WASHINGTON: The Pentagon is “committed” to resolving the stalemate with Russia on the White House’s European missile defense plan despite claims by Moscow the plan is dead on arrival, Chairman of the Joint Chiefs of Staff Gen. Martin Dempsey said.
“I personally believe we will find common ground with the Russian military on [EPAA] because it is not threatening strategic nuclear deterrence,” Dempsey said during a speech in Washington last Friday. “It is very much oriented . . . against a rogue nation breaking out with some kind of nuclear missile technology.”
The European missile shield, or Evolved Phased Adaptive Approach plan, will address a number of “common threats” to Russia and the United States, the four-star general said. The biggest of those threats is a potential long-range missile attack from Iran. The missile shield is based on a network of sea and land-based missile launchers based in Europe designed to counter such an attack. Russian negotiators remain unconvinced that U.S. missiles will not be used to take out their own ballistic missile systems. Russian president Dimitri Medvedev broke off negotiations with the U.S. in November. Last week, Dempsey tried to reassure Moscow that it was Iranian — not Russian — missile systems the U.S. was after.
Dempsey would not comment on what proposals American negotiators were offering to entice Russia back to the negotiating table since those proposals are constantly in flux. The upside to that, he noted, is that negotiators on both sides are in “constant contact” to get a deal done, he said. “That will continue until we figure it out,” Dempsey added. State Department spokesman Jamie Mannina echoed that sentiment today, saying a U.S.-Russia pact on missile defense “can enhance the security of the United States, our allies in Europe, and Russia” adding U.S. negotiators will “continue to work with Russia to define the parameters of possible cooperation.” Dempsey was clear that U.S. weapons would not be used against Russian missiles.
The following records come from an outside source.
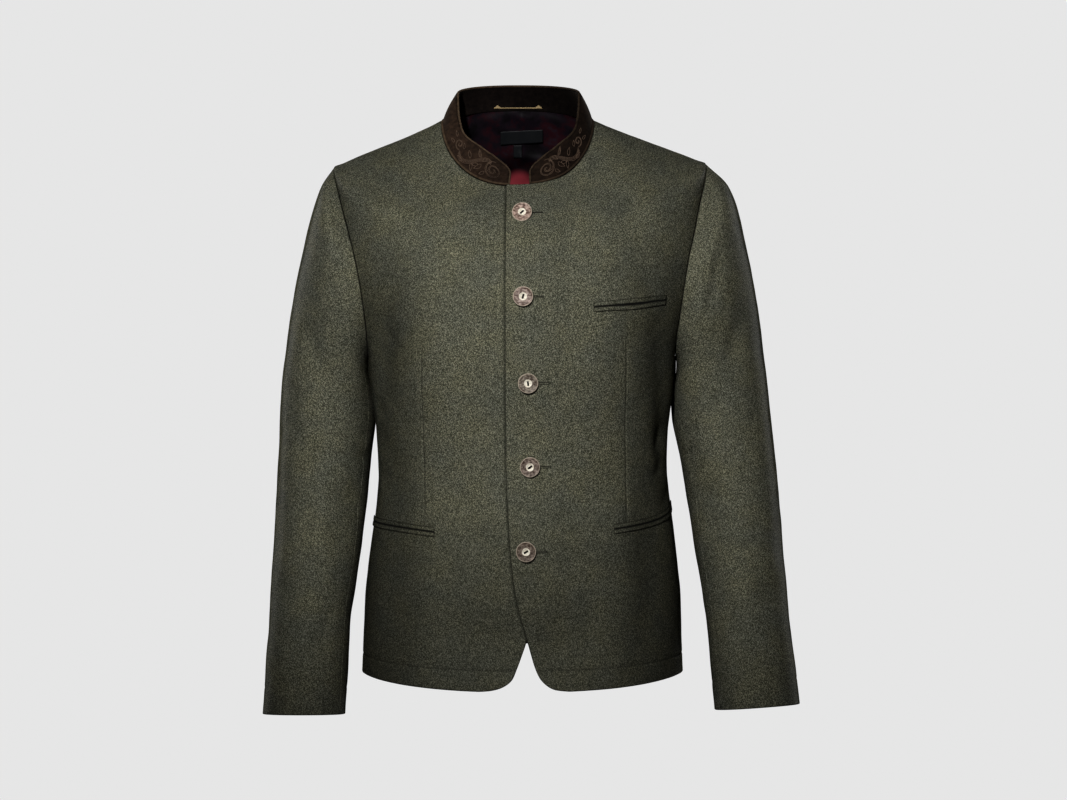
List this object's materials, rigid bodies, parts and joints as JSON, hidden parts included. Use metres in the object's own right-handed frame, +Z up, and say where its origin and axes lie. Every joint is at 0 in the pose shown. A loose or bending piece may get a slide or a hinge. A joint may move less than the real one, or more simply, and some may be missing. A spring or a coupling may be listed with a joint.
{
  "type": "stand-collar folk jacket",
  "caption": "Wool jacket in European folk style with a suede stand collar, round horn buttons and jetted pockets, in its worn hollow shape.",
  "frame": {"origin": "midway between the two points where neck and shoulder meet, where a wearer's shoulders hold the jacket", "axes": "+Z up, -Y to the front, +X to the wearer's left"},
  "size_m": [0.6534, 0.2723, 0.7764],
  "materials": {
    "wool": "matte milled wool, grey-green melange",
    "suede": "brown suede with tone-on-tone scroll embroidery",
    "piping": "lighter brown suede piping",
    "satin": "plum changeant lining satin",
    "tape": "dark woven tape, bare",
    "gold_cord": "gold cord",
    "horn": "polished horn"
  },
  "bodies": {
    "root": {"front_left": "wool", "front_right": "wool", "back_left": "wool", "back_right": "wool", "top_sleeve_left": "wool", "top_sleeve_right": "wool", "under_sleeve_left": "wool", "under_sleeve_right": "wool", "chest_pocket_jet_upper": "wool", "chest_pocket_jet_lower": "wool", "left_pocket_jet_upper": "wool", "left_pocket_jet_lower": "wool", "right_pocket_jet_upper": "wool", "right_pocket_jet_lower": "wool", "collar": "suede", "collar_inner": "suede", "collar_piping": "piping", "back_neck_lining": "satin", "neck_label": "tape", "size_tab": "tape", "hanger_loop": "gold_cord", "button_1": "horn", "button_2": "horn", "button_3": "horn", "button_4": "horn", "button_5": "horn"}
  },
  "joints": []
}
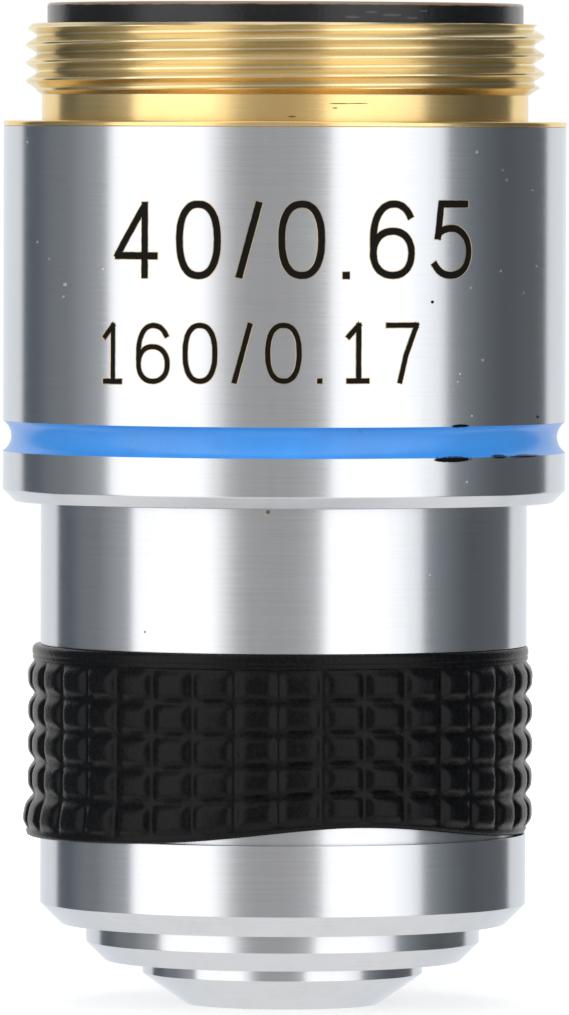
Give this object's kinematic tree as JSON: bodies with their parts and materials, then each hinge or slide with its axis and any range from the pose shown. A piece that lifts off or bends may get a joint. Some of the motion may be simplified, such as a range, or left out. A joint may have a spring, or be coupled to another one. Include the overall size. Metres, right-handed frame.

But the nation’s top commander was less enthusiastic over another demand from Moscow for access to American weapons technology as part of the deal. That could be a possibility in the future. But only after an agreement over the missile shield sites was reached, Dempsey said. “We have to work at this through stages,” Dempsey said. “Before we get to technological exchange, I think we . . . should work are way though the other stages first. I think that is part of the process.”